Ok, bardzo mi pomagacie. Rozmawiałem z Mateuszem i SVP to koszt, jaki mam na całość, a więcej kasy nie wytrzepię, próby mam regularnie, głupio zostać bez sprzętu
W sumie VT mogę sobie sklecić, ale dochodzi jeszcze końcówka mocy, od której też zależy brzmienie. Sumują symulację + przypadkowa końcówka mocy to mamy niewiadomą :/
Umówmy się, że przy takim budżecie wolałbym pewne i kompleksowe rozwiązanie w postaci heada. Tym bardziej, że zależy mi w jakimś stopniu na mobilności (max ABS Rack 2U, dla SVP mógłby być 3U).

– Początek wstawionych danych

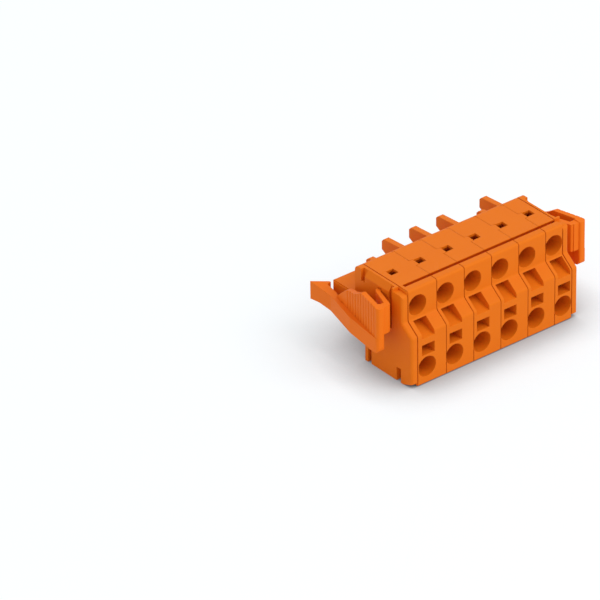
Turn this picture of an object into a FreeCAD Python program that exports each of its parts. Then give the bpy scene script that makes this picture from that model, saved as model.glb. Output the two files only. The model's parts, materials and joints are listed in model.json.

Drogą eliminacji to chyba wyłania się SWR z poprawionym enchancerem (dałbym push-pulla do omijania go permanentnie), Porta Flex 500.
Nadal poszukuję opinii o Porta Bass 250. Wiem, że Tapchan bardzo chciałby mi sprzedać B2
Na próbkach EBS brzmi fajnie do slapu, ale rytmika trochę zalatuje gumko-sprężynką Trace Elliota, której nie lubię, coś twardszego wolę. Rockowy kop w ryj albo total transparent.
Genz-Benz na próbie mi się sprawdził, choć podchodziłem z rezerwą. Peavey fajnie gra do pewnej głośności, potem DDT limituje i traci się kop. Ze specyfikacji nowszych modeli widzę, że zmienili punkt zadziałania na delikatniejszy. Za to środek nie jest parametryczny. Nie podbijam dużo barwy, ale w pomieszczeniach warto mieć taką możliwość, bo akustyka bywa skrajnie różna.